Those of you who are a regular part of The Bridge (our contemporary service at Asbury UMC) have most likely heard me talk about my paternal grandmother, Bessie. Nearly every Sunday from the time I can remember until I was 25, our family would share a Sunday meal together. It was AMAZING. She was an incredible cook. On her dinner table, it was common to have fried chicken, macaroni and cheese (the kind where the cheese is toasted on the top), butter beans, rice, potato salad, sliced tomato and brown and serve rolls. It was carbolicious! At some point, either my dad or uncle bought her a microwave oven which she used for years to store old cool whip and butter containers for leftovers. I remember asking her why she did not use the microwave and she said something like “If you expect the food to taste good, you can’t rush it!”

We all have expectations for how life should be. For many Jews in the time of Jesus, the Messiah would be a military king that would vanquish the Romans and establish a new kingdom. Jesus had to refocus the disciples’ expectations often because they kept trying to make Him a political leader.  When “Peter” cut off the soldier’s ear in the Garden of Gethsemane, Jesus rebuked him saying, “no more of this” and healed the man (Luke 22).  Jesus knew that true redemption of the world would not come through political means. True redemption would come through transformation of hearts not through the decree of powerful political kingdoms. The hard work of redemption only comes through a long process of transformation. 

We live in an instant culture! We have come to expect not having to wait on things that we need or desire. Microwave meals, texting, Amazon Prime, streaming entertainment, self check out, the list goes on. So when we find ourselves in “The Middle” of a pause of life, our expectations are blown to bits. We expect things to get back to normal right NOW!  

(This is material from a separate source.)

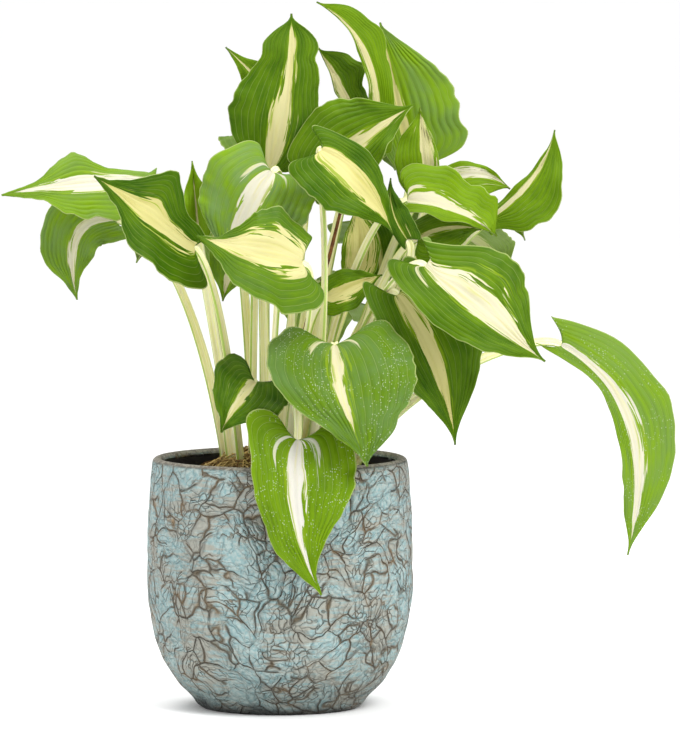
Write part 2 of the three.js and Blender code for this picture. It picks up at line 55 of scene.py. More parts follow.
class Shoot(Enum):
    """The clump's shoots, named by their side of the pot."""

    LEFT = "left"
    FRONT = "front"
    MIDDLE = "middle"
    RIGHT = "right"
    BACK = "back"


# ------------------------------------------------------------------ node helpers


class Signal:
    """A node's output, which Math nodes work on as Python works on a number."""

    def __init__(self, kit: "NodeKit", socket: bpy.types.NodeSocket) -> None:
        self.kit = kit
        self.socket = socket

    def output(self, name: str) -> "Signal":
        """Return another output of the same node."""
        return Signal(self.kit, self.socket.node.outputs[name])

    def __add__(self, other: object) -> "Signal":
        """Return the sum."""
        return self.kit.math("ADD", self, other)

    def __sub__(self, other: object) -> "Signal":
        """Return the difference."""
        return self.kit.math("SUBTRACT", self, other)

    def __rsub__(self, other: object) -> "Signal":
        """Return a number less this one."""
        return self.kit.math("SUBTRACT", other, self)

    def __mul__(self, other: object) -> "Signal":
        """Return the product."""
        return self.kit.math("MULTIPLY", self, other)

    def __truediv__(self, other: object) -> "Signal":
        """Return the quotient."""
        return self.kit.math("DIVIDE", self, other)

    def __abs__(self) -> "Signal":
        """Return the size, without its sign."""
        return self.kit.math("ABSOLUTE", self)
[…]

Our expectations shape the view we have of the world.  If we expect that things will go back to normal in May and we can live life exactly the way we did about six weeks ago, we are going to be really frustrated. I was reading an article in Psychology Today as I was researching expectations for this blog. I was struck by how some of the principles mirrored our Christian values. The article gave some practical things we can do to change our expectations, such as:

  1. Empty Your Cup. What a great biblical image! Jesus prayed in the garden to “let this cup pass from me.” If we think we know everything about this virus and how we should respond, then we have no room in our cup to consider other options. Empty your cup and keep an open mind about the situation.
  2. Be Present.  As we are in “The Middle” of a crisis, it is easy to just look forward to it being over rather than living in the moment. We are going through a very difficult time; this is a defining moment in the history of our world. Don’t miss the opportunities that are here in “The Middle.” In the first chapter of the book of James, we are encouraged to look for things we can learn during hard times. If we are not present in the moment, we will miss some of the lessons–time to spend with family, time to read, time to pray  and discover where Jesus may be telling you, “no more of this.”

We are all experiencing this pandemic from a different perspective. I read on Facebook this week that we are in the same storm together but just not on the same boat. For some, this is a welcome pause. For many, it’s inconvenient. For others, it’s financially devastating. For more, a time to mourn loved ones. When we approach life with an open mind (Empty Cup) we can help people process what is happening (Be Present). The reality is there are no quick fixes for the place we find our world in today.  Like the disciples, we are in for the long haul and need to change our expectations.